> _Task prompt_
Write out, exactly as given, every line from the one holding "Continue the FreeCAD" to the one holding "return material", including both.

[3D code data]
------------------------------------------------------------------------

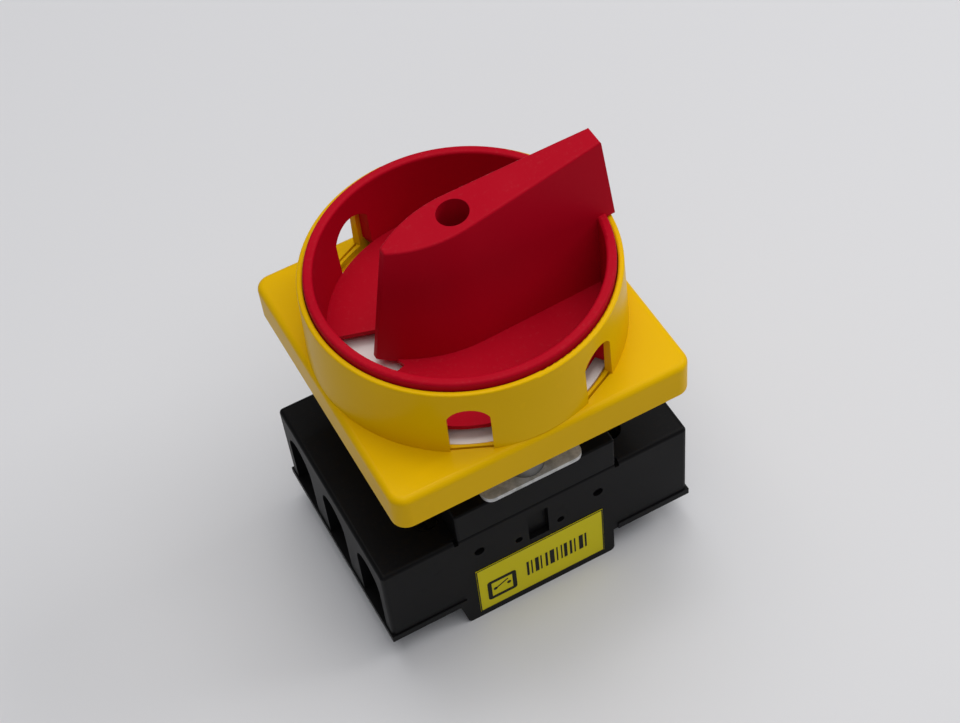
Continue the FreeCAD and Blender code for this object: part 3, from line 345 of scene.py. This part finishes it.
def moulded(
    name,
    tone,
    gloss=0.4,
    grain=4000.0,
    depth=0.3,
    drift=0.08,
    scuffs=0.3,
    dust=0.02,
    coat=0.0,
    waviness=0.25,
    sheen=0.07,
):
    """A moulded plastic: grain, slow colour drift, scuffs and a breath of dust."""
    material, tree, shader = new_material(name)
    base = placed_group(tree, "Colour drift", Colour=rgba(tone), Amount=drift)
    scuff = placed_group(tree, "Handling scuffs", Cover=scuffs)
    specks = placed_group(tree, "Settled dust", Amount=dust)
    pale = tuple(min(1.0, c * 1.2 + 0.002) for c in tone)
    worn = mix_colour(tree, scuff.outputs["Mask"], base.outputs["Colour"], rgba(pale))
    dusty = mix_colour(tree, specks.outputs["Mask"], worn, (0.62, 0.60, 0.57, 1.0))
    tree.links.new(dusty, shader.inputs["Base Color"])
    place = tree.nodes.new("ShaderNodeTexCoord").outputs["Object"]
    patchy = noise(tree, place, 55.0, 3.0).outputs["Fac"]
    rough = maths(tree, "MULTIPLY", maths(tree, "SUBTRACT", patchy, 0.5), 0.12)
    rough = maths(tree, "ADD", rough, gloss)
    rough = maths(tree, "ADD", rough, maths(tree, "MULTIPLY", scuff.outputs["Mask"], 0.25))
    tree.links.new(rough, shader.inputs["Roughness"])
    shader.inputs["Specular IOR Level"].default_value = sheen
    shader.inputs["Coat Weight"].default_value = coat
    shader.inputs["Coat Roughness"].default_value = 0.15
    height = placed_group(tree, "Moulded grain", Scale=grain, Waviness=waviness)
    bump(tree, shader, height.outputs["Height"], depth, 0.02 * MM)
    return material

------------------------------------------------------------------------

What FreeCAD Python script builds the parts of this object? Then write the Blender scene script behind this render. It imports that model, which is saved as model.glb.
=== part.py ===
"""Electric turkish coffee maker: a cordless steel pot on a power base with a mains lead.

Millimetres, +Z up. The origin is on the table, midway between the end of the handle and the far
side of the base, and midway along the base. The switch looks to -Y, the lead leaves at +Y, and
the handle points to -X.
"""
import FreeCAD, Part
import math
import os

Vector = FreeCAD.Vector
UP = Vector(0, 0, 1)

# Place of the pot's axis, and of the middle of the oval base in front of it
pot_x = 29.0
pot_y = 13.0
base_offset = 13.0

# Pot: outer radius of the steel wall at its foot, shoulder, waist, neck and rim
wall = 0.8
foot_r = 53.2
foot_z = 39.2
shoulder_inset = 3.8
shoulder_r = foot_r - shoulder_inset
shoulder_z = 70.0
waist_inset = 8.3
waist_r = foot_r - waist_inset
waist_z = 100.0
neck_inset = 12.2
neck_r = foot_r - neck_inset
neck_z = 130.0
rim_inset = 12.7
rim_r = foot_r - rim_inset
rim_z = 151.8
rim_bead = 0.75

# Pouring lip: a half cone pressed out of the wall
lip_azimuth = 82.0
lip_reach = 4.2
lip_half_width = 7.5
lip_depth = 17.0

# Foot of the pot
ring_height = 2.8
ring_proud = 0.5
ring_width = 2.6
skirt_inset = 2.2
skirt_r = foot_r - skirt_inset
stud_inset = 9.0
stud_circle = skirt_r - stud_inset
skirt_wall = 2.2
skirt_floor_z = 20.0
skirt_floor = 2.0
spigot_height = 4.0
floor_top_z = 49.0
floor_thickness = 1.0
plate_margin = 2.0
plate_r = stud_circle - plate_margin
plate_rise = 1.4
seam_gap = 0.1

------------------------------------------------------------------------

> _Final answer_
Continue the FreeCAD and Blender code for this object: part 3, from line 345 of scene.py. This part finishes it.
def moulded(
    name,
    tone,
    gloss=0.4,
    grain=4000.0,
    depth=0.3,
    drift=0.08,
    scuffs=0.3,
    dust=0.02,
    coat=0.0,
    waviness=0.25,
    sheen=0.07,
):
    """A moulded plastic: grain, slow colour drift, scuffs and a breath of dust."""
    material, tree, shader = new_material(name)
    base = placed_group(tree, "Colour drift", Colour=rgba(tone), Amount=drift)
    scuff = placed_group(tree, "Handling scuffs", Cover=scuffs)
    specks = placed_group(tree, "Settled dust", Amount=dust)
    pale = tuple(min(1.0, c * 1.2 + 0.002) for c in tone)
    worn = mix_colour(tree, scuff.outputs["Mask"], base.outputs["Colour"], rgba(pale))
    dusty = mix_colour(tree, specks.outputs["Mask"], worn, (0.62, 0.60, 0.57, 1.0))
    tree.links.new(dusty, shader.inputs["Base Color"])
    place = tree.nodes.new("ShaderNodeTexCoord").outputs["Object"]
    patchy = noise(tree, place, 55.0, 3.0).outputs["Fac"]
    rough = maths(tree, "MULTIPLY", maths(tree, "SUBTRACT", patchy, 0.5), 0.12)
    rough = maths(tree, "ADD", rough, gloss)
    rough = maths(tree, "ADD", rough, maths(tree, "MULTIPLY", scuff.outputs["Mask"], 0.25))
    tree.links.new(rough, shader.inputs["Roughness"])
    shader.inputs["Specular IOR Level"].default_value = sheen
    shader.inputs["Coat Weight"].default_value = coat
    shader.inputs["Coat Roughness"].default_value = 0.15
    height = placed_group(tree, "Moulded grain", Scale=grain, Waviness=waviness)
    bump(tree, shader, height.outputs["Height"], depth, 0.02 * MM)
    return material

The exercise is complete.